The book also had a really jerky feel to it, what with all the really short scenes. It skipped around a lot (both from pov to pov, and with big time jumps) and it left the story feeling a bit incohesive. There were also times where it skipped really big scenes (that I feel really needed to be experienced by the reader if you wanted them to have any real impact) only then to talk about them in exposition or flashback. This left me feeling really confused with the constant tonal shifts in the story, and more than a little disconnected from the characters and the plot in whole.

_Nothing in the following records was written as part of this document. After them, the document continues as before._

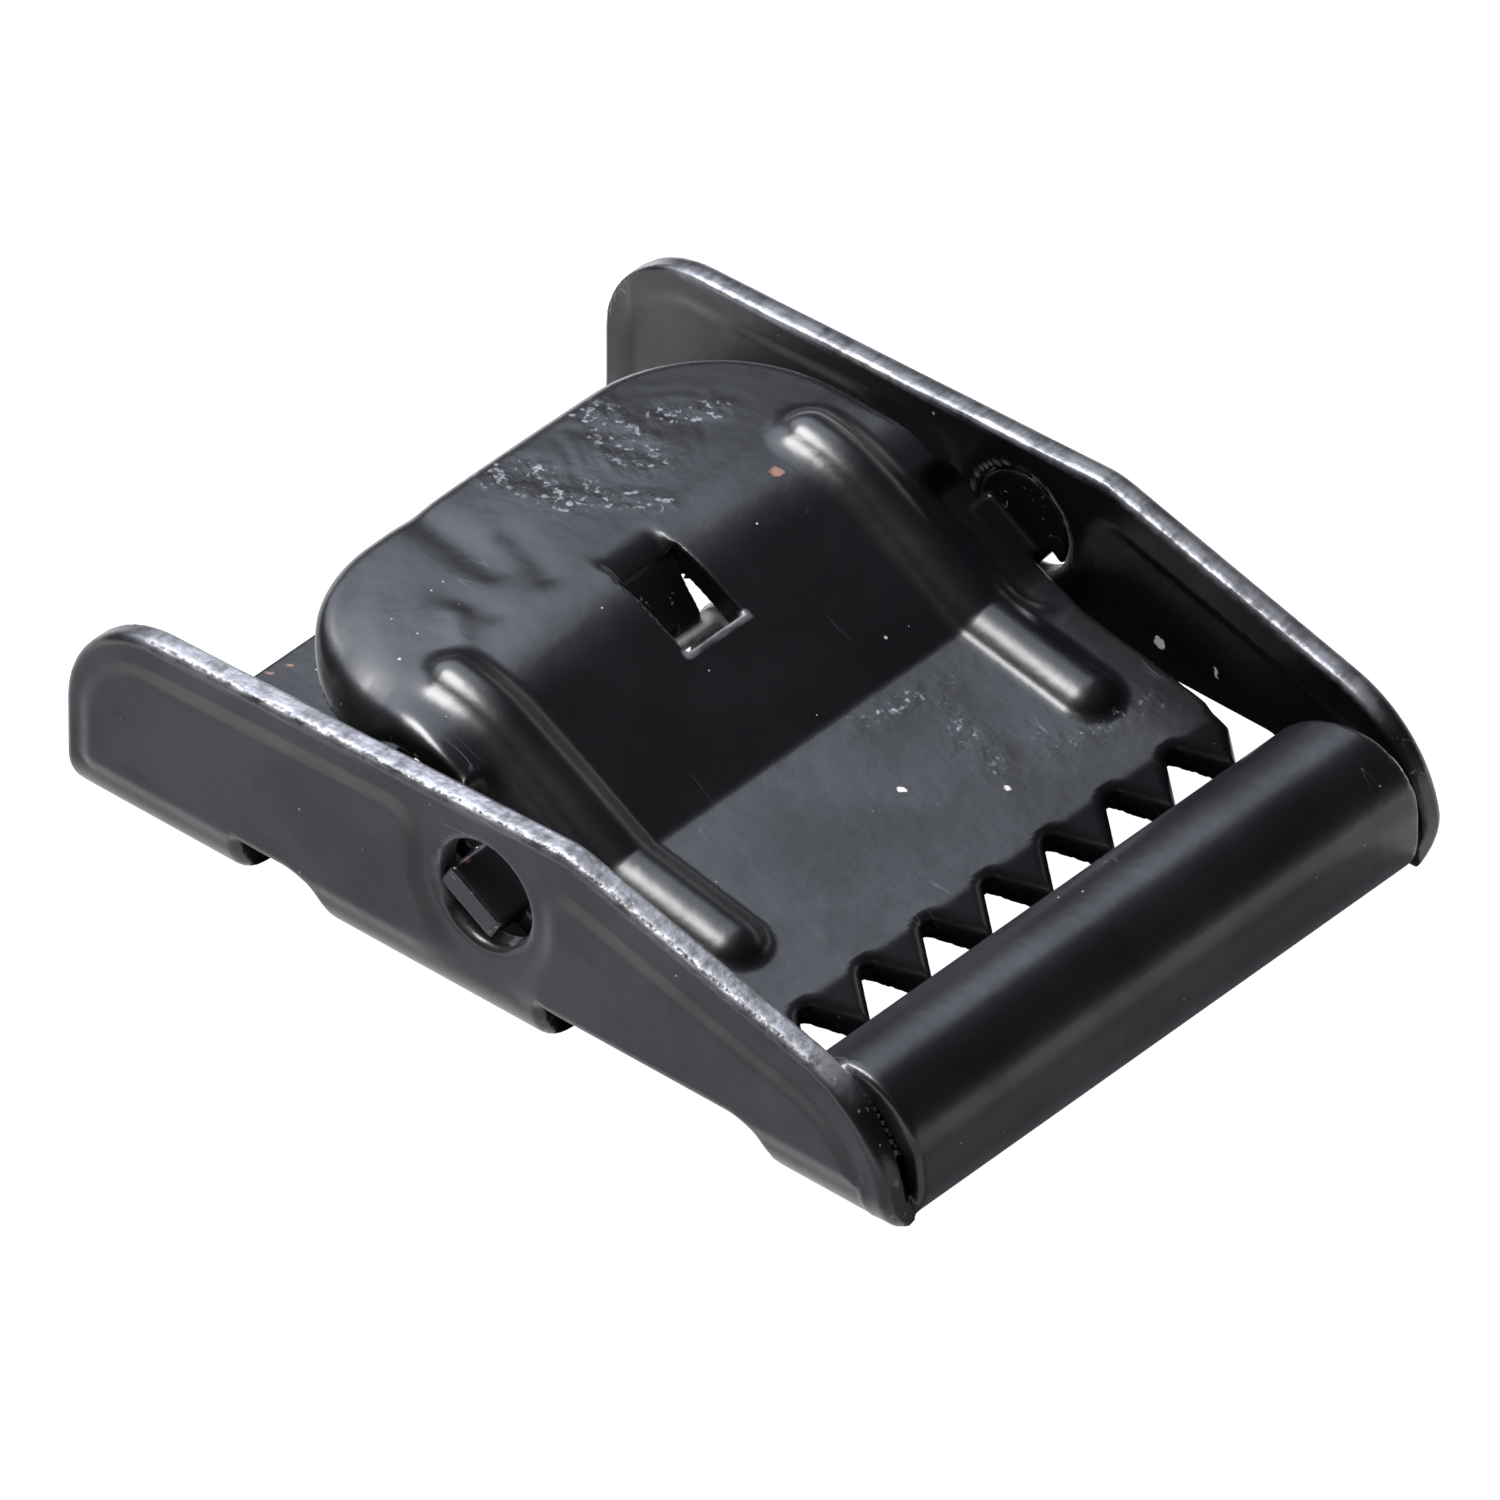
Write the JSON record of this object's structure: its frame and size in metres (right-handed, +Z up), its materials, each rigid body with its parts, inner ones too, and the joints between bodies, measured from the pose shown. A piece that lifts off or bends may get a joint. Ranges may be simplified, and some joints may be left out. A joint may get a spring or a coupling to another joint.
{
  "type": "cam buckle",
  "caption": "Stamped steel cam buckle for flat webbing: a low channel with a curled bar and a sprung toothed lever that pivots in its side walls.",
  "frame": {"origin": "centre of the outside box at the level of the underside of the base", "axes": "+X from the rear plate to the curled bar, +Y across the buckle to the far side wall, +Z up from the surface it rests on"},
  "size_m": [0.0422, 0.0326, 0.0109],
  "materials": {
    "frame_paint": "gloss black, worn to bare metal along the sheared top edges",
    "lever_paint": "gloss black, scuffed, with small chips on the thumb pad and the front plate",
    "spring_wire": "drawn wire"
  },
  "bodies": {
    "frame": {"frame": "frame_paint", "torsion_spring": "spring_wire"},
    "lever": {"lever": "lever_paint"}
  },
  "joints": [
    {"name": "lever_pivot", "type": "hinge", "parent": "frame", "child": "lever", "pos_m": [0.00025, 0, 0.0062], "axis": [0, -1, 0], "range_deg": [0, 28], "stiffness_Nm_per_rad": 0.08, "deforming": ["torsion_spring"]}
  ]
}
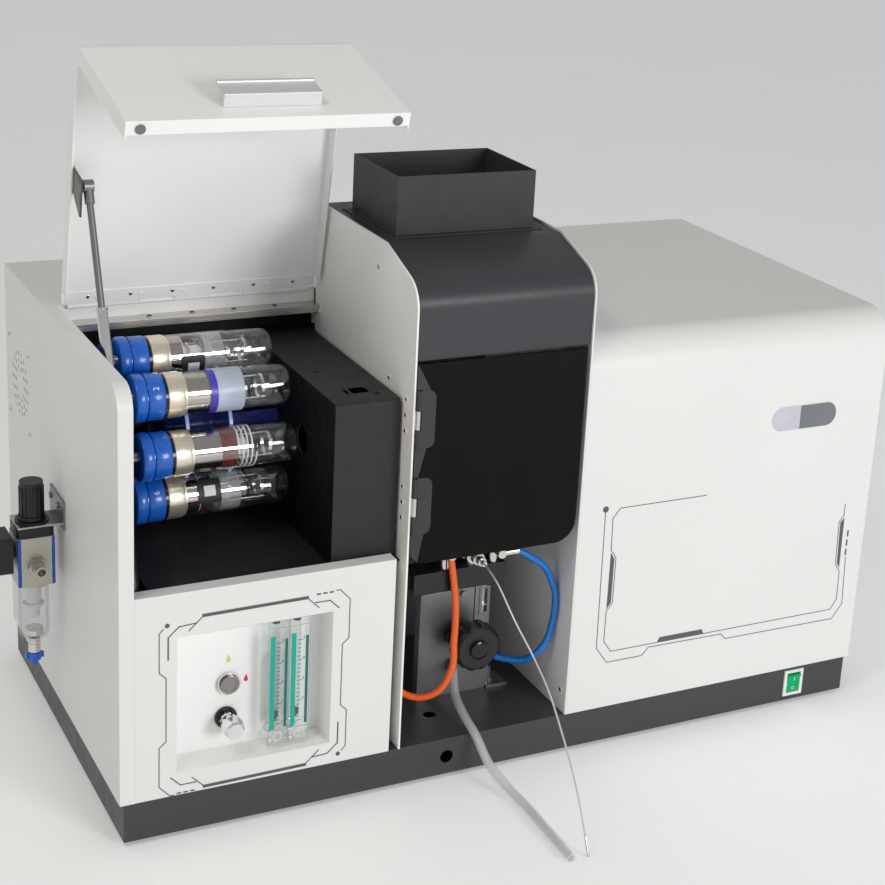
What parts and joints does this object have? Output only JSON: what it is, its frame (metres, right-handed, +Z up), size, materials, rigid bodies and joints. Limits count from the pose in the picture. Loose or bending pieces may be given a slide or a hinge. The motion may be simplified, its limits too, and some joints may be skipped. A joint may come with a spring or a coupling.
{
  "type": "atomic absorption spectrophotometer",
  "caption": "Benchtop flame atomic absorption spectrophotometer with a lidded lamp bay and lamp turret, a burner bay under a chimney, gas controls and an air filter regulator.",
  "frame": {"origin": "bottom centre of the whole outline, on the bench, without the free hoses", "axes": "+X to the right of a person facing the front, +Y from the front to the rear, +Z up"},
  "size_m": [0.974, 0.6732, 0.7718],
  "materials": {
    "panel_white": "fine textured powder coat",
    "base_dark": "fine textured powder coat",
    "liner_dark": "matt powder coat",
    "cover_charcoal": "satin powder coat",
    "rubber_black": "matt",
    "plastic_black": "fine moulded texture",
    "stainless": "brushed",
    "chrome_bright": "polished",
    "alu_handle": "satin anodised",
    "smoked_acrylic": "polished",
    "socket_blue": "moulded",
    "collar_champagne": "satin anodised",
    "lamp_glass": "clear",
    "holder_clear_blue": "clear tinted",
    "meter_acrylic": "clear acrylic",
    "scale_green": "printed film",
    "mark_grey": "printed",
    "badge_silver": "satin",
    "bezel_white": "moulded",
    "rocker_green": "moulded",
    "body_silver": "satin",
    "bowl_clear": "clear polycarbonate",
    "hose_orange": "smooth",
    "hose_blue": "smooth",
    "hose_clear": "clear soft",
    "capillary_white": "smooth",
    "module_grey": "satin",
    "needle_white": "matt"
  },
  "bodies": {
    "chassis": {"base_tray": "base_dark", "rubber_feet": "rubber_black", "left_side_panel": "panel_white", "left_front_panel": "panel_white", "rear_cover": "panel_white", "ledge_strip": "stainless", "compartment_liner": "liner_dark", "optics_box": "liner_dark", "tower_left_panel": "panel_white", "tower_right_panel": "panel_white", "tower_cover": "cover_charcoal", "chimney_duct": "cover_charcoal", "burner_backplate": "liner_dark", "right_cover": "panel_white", "gas_fittings": "stainless", "power_inlet": "plastic_black", "fan_frame": "plastic_black", "lift_bracket": "stainless", "gas_manifold": "plastic_black", "door_hinge_fixed": "stainless", "badge_plate": "badge_silver", "printed_marks": "mark_grey", "switch_bezel": "bezel_white", "regulator_body": "body_silver", "regulator_hardware": "stainless", "regulator_bowl": "bowl_clear", "gauge_case": "plastic_black", "meter_blocks": "meter_acrylic", "meter_scales": "scale_green", "internal_modules": "module_grey", "hose_orange": "hose_orange", "hose_blue": "hose_blue", "drain_hose": "hose_clear"},
    "lid": {"lid_shell": "panel_white", "lid_handle": "alu_handle", "lid_bumpers": "rubber_black", "lid_stud": "liner_dark"},
    "strut_tube_body": {"strut_tube": "liner_dark"},
    "strut_sleeve_body": {"strut_sleeve": "stainless"},
    "strut_rod_body": {"strut_rod": "chrome_bright"},
    "door": {"door_panel": "smoked_acrylic"},
    "rocker": {"power_rocker": "rocker_green"},
    "button": {"ignition_button": "stainless"},
    "gas_knob_body": {"gas_knob": "chrome_bright"},
    "lift": {"lift_slide": "stainless", "burner_head": "stainless", "spray_chamber": "plastic_black", "nebuliser": "chrome_bright", "capillary": "capillary_white"},
    "lift_knob": {"star_knob": "plastic_black"},
    "turret": {"turret_frame": "holder_clear_blue", "lamp_sockets": "socket_blue", "lamp_collars": "collar_champagne", "lamp_glass": "lamp_glass"},
    "float_left_body": {"float_left": "plastic_black"},
    "float_right_body": {"float_right": "plastic_black"},
    "regulator_knob_body": {"regulator_knob": "plastic_black"},
    "needle": {"gauge_needle": "needle_white"},
    "cock": {"drain_cock": "socket_blue"},
    "fan": {"fan_rotor": "plastic_black"}
  },
  "joints": [
    {"name": "lid_hinge", "type": "hinge", "parent": "chassis", "child": "lid", "pos_m": [-0.255, 0.0353, 0.486], "axis": [1, 0, 0], "range_deg": [0, 78]},
    {"name": "strut_swing", "type": "hinge", "parent": "chassis", "child": "strut_tube_body", "pos_m": [-0.385, -0.20461, 0.21924], "axis": [1, 0, 0], "range_deg": [-1, 4]},
    {"name": "strut_stage_lower", "type": "slide", "parent": "strut_tube_body", "child": "strut_sleeve_body", "axis": [0, 0.3778, 0.9259], "range_m": [-0.1035, 0.001]},
    {"name": "strut_stage_upper", "type": "slide", "parent": "strut_sleeve_body", "child": "strut_rod_body", "axis": [0, 0.3778, 0.9259], "range_m": [-0.1035, 0.001]},
    {"name": "door_hinge", "type": "hinge", "parent": "chassis", "child": "door", "pos_m": [-0.107, -0.2377, 0.37], "axis": [0, 0, -1], "range_deg": [0, 100]},
    {"name": "power_rocker_tilt", "type": "hinge", "parent": "chassis", "child": "rocker", "pos_m": [0.407, -0.2312, 0.028], "axis": [1, 0, 0], "range_deg": [-18, 0]},
    {"name": "ignition_press", "type": "slide", "parent": "chassis", "child": "button", "axis": [0, 1, 0], "range_m": [0, 0.0025], "stiffness_N_per_m": 900, "springref_m": -0.002},
    {"name": "gas_knob_turn", "type": "hinge", "parent": "chassis", "child": "gas_knob_body", "pos_m": [-0.29306, -0.2167, 0.10645], "axis": [0, 1, 0], "range_deg": [0, 270]},
    {"name": "burner_lift", "type": "slide", "parent": "chassis", "child": "lift", "axis": [0, 0, 1], "range_m": [0, 0.012]},
    {"name": "lift_knob_turn", "type": "hinge", "parent": "chassis", "child": "lift_knob", "pos_m": [0.003, -0.1797, 0.12301], "axis": [0, -1, 0], "range_deg": [-2, 116]},
    {"name": "turret_turn", "type": "hinge", "parent": "chassis", "child": "turret", "pos_m": [-0.263, -0.0457, 0.37], "axis": [1, 0, 0], "continuous": true},
    {"name": "left_float_rise", "type": "slide", "parent": "chassis", "child": "float_left_body", "axis": [0, 0, 1], "range_m": [0, 0.095]},
    {"name": "right_float_rise", "type": "slide", "parent": "chassis", "child": "float_right_body", "axis": [0, 0, 1], "range_m": [0, 0.095]},
    {"name": "regulator_knob_turn", "type": "hinge", "parent": "chassis", "child": "regulator_knob_body", "pos_m": [-0.443, -0.0177, 0.3], "axis": [0, 0, 1], "range_deg": [-360, 360]},
    {"name": "gauge_needle_turn", "type": "hinge", "parent": "chassis", "child": "needle", "pos_m": [-0.484, -0.0177, 0.242], "axis": [1, 0, 0], "range_deg": [0, 270]},
    {"name": "drain_cock_turn", "type": "hinge", "parent": "chassis", "child": "cock", "pos_m": [-0.443, -0.0177, 0.105], "axis": [0, 0, 1], "range_deg": [0, 90]},
    {"name": "fan_spin", "type": "hinge", "parent": "chassis", "child": "fan", "pos_m": [-0.403, 0.1534, 0.364], "axis": [1, 0, 0], "continuous": true}
  ],
  "couplings": [
    {"joint": "strut_swing", "follows": "lid_hinge", "ratio": 0.027138},
    {"joint": "strut_stage_lower", "follows": "lid_hinge", "m_per_rad": -0.074911},
    {"joint": "strut_stage_upper", "follows": "lid_hinge", "m_per_rad": -0.074616},
    {"joint": "lift_knob_turn", "follows": "burner_lift", "rad_per_m": 160}
  ]
}
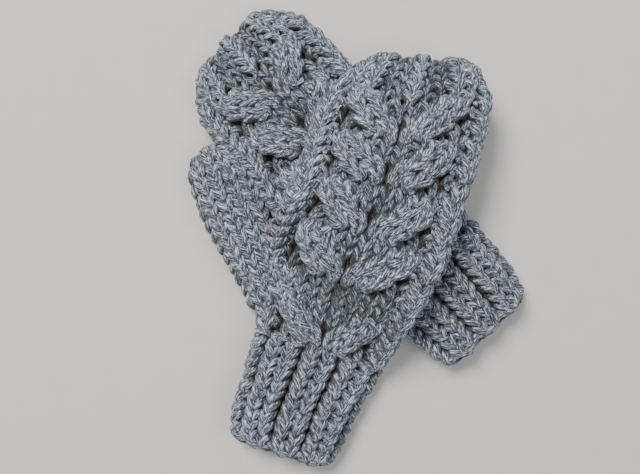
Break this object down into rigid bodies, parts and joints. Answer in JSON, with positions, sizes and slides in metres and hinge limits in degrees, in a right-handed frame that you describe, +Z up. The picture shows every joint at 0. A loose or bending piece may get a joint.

While the chemistry between the two was definitely high, the rest of the story just didn’t have the sense of purpose to support the growing romance between them. These scenes that the author chose to keep, while discarding the larger and more impactful ones, were too repetitive in their content and intent. I did love the love-hate between them, but in the end I needed more than that and the story just didn’t fully deliver. There was plenty there to work with, it was just a bit mismanaged, in my opinion. And it made the story fall a bit flat in the end.